GIVEN MATERIAL

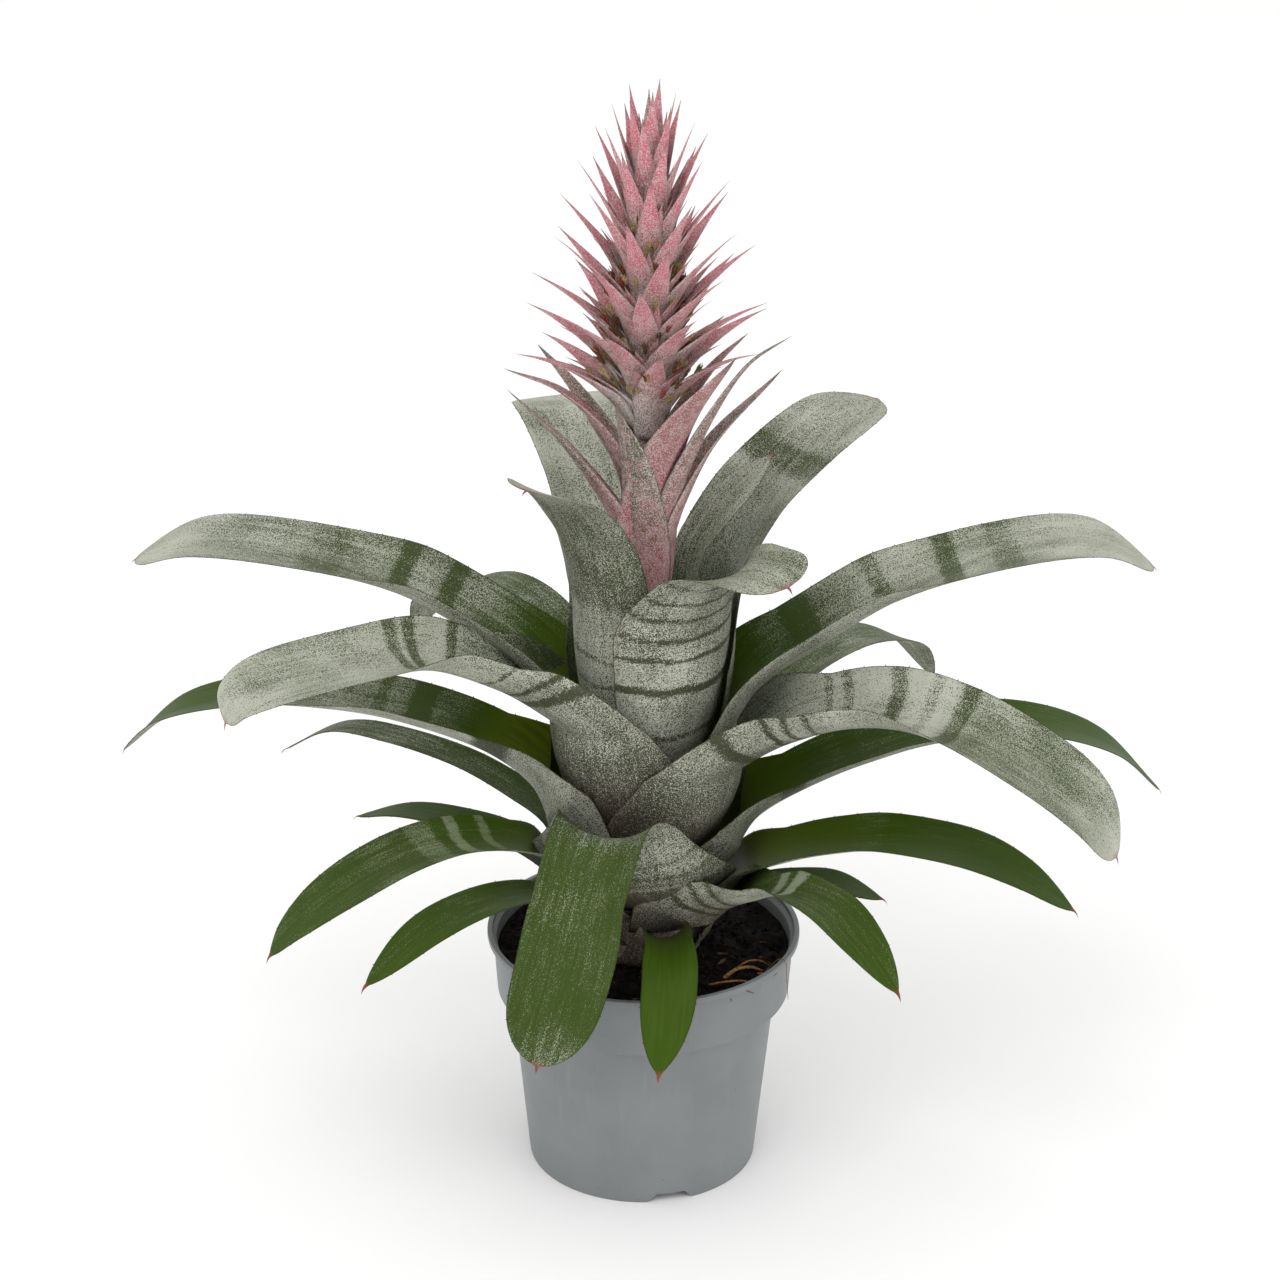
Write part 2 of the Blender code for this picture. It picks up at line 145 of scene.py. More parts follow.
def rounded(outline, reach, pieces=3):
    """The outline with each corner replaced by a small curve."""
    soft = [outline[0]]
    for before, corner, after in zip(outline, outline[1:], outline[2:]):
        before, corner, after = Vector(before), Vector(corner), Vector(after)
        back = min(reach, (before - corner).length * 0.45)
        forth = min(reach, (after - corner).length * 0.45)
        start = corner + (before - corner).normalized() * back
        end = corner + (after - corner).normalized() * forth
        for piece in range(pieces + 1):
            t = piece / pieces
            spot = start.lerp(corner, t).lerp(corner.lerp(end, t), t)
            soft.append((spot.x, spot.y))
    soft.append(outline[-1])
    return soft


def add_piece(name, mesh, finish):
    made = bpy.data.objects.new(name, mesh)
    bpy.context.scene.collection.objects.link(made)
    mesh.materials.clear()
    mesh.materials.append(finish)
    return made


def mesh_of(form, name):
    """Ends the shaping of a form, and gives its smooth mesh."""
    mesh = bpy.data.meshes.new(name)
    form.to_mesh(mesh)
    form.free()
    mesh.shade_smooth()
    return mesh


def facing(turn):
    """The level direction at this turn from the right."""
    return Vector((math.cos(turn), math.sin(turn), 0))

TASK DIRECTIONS
State how many lines above contain the string "scene", with no other words.

ANSWER FOR THE TASK
2